An End-to-End HW/SW Co-Design Methodology to Design Efficient Deep Neural Network Systems using Virtual Models
This work addresses efficiency improvements for designers of DNN systems, though it is incremental as it builds on existing virtual modeling and compiler techniques.
The paper tackles the challenge of reducing turn-around time for evaluating hardware/software design choices in deep neural network systems by proposing a methodology that uses virtual hardware models for performance estimation during the concept phase, achieving up to 92% accuracy in predicting DNN inference processing time.
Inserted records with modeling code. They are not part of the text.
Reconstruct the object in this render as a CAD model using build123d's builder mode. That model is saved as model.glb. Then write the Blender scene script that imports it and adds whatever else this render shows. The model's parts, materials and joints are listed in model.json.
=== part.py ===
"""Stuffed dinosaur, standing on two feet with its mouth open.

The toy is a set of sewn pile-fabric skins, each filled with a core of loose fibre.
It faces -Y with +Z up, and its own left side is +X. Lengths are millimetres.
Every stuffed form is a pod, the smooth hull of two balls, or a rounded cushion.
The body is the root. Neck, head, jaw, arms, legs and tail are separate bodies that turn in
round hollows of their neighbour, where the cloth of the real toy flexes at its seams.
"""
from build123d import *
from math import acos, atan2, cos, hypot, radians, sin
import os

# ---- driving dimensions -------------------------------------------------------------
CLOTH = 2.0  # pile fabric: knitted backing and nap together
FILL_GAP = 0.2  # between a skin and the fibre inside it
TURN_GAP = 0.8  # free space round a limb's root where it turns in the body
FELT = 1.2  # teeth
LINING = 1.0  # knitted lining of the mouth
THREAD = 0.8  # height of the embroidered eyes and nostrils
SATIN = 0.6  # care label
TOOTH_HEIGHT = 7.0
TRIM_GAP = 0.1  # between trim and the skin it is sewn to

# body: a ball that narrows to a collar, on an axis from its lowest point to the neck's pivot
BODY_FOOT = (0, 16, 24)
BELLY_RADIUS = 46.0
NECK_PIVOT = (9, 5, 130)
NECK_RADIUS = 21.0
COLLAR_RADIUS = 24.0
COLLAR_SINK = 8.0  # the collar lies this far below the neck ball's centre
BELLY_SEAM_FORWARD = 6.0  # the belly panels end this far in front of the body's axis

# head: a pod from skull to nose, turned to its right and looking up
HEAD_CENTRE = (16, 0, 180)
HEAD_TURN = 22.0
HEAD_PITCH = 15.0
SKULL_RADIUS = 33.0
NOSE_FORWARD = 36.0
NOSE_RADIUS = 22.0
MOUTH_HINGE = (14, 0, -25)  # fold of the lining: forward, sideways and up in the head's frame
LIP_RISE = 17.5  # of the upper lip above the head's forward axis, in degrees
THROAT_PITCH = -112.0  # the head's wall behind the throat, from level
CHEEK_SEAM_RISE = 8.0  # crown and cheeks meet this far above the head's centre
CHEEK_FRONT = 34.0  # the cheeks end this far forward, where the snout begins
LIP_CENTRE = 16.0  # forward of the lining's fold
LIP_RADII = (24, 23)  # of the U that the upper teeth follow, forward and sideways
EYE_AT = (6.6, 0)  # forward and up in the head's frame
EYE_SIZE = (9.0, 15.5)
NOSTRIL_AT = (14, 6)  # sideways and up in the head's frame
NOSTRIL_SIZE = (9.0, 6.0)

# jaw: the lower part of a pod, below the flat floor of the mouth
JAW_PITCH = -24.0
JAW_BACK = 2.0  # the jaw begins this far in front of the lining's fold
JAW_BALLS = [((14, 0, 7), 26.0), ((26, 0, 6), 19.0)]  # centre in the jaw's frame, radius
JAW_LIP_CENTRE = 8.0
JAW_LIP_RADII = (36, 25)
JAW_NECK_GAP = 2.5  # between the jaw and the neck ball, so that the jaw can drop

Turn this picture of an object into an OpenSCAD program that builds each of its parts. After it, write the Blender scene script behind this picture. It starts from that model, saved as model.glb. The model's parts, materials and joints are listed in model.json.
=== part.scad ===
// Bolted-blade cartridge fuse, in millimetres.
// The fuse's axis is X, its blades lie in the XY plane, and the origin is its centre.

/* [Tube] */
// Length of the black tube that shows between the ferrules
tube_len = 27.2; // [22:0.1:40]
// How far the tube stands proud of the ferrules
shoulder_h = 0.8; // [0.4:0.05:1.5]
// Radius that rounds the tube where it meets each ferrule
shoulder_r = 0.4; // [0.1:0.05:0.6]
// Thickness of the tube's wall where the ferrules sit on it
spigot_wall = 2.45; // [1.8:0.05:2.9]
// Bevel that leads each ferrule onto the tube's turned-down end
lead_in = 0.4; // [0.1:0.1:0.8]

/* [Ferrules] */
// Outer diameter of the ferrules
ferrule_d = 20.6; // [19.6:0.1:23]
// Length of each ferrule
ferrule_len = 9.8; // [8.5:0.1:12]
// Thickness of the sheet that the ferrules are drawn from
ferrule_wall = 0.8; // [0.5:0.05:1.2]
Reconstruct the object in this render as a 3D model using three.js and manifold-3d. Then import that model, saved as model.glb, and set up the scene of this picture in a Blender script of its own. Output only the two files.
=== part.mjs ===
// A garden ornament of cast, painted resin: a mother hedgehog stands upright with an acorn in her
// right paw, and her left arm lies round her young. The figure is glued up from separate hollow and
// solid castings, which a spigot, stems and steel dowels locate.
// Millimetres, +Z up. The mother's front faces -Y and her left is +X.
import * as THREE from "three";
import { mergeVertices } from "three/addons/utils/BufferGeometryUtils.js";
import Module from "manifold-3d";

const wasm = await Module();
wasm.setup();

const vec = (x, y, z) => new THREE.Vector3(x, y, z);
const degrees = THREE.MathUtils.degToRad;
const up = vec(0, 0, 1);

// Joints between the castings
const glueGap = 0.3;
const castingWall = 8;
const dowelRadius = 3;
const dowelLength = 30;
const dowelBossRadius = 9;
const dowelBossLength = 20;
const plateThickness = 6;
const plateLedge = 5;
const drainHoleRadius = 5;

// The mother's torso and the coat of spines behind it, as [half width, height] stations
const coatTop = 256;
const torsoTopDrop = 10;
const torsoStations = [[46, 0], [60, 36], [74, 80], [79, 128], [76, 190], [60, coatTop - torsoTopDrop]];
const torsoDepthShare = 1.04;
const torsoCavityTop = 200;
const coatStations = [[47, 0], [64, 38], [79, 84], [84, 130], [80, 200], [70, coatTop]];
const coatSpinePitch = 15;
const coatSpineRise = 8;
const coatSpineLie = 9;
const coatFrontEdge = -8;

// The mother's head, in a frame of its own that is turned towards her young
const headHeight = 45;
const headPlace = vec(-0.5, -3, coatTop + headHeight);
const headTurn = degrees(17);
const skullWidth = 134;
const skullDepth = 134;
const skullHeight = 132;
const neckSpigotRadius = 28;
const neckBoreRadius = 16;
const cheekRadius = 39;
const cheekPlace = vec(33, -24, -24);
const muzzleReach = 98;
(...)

End-to-end performance estimation and measurement of deep neural network (DNN) systems become more important with increasing complexity of DNN systems consisting of hardware and software components. The methodology proposed in this paper aims at a reduced turn-around time for evaluating different design choices of hardware and software components of DNN systems. This reduction is achieved by moving the performance estimation from the implementation phase to the concept phase by employing virtual hardware models instead of gathering measurement results from physical prototypes. Deep learning compilers introduce hardware-specific transformations and are, therefore, considered a part of the design flow of virtual system models to extract end-to-end performance estimations. To validate the run-time accuracy of the proposed methodology, a system processing the DilatedVGG DNN is realized both as virtual system model and as hardware implementation. The results show that up to 92 % accuracy can be reached in predicting the processing time of the DNN inference.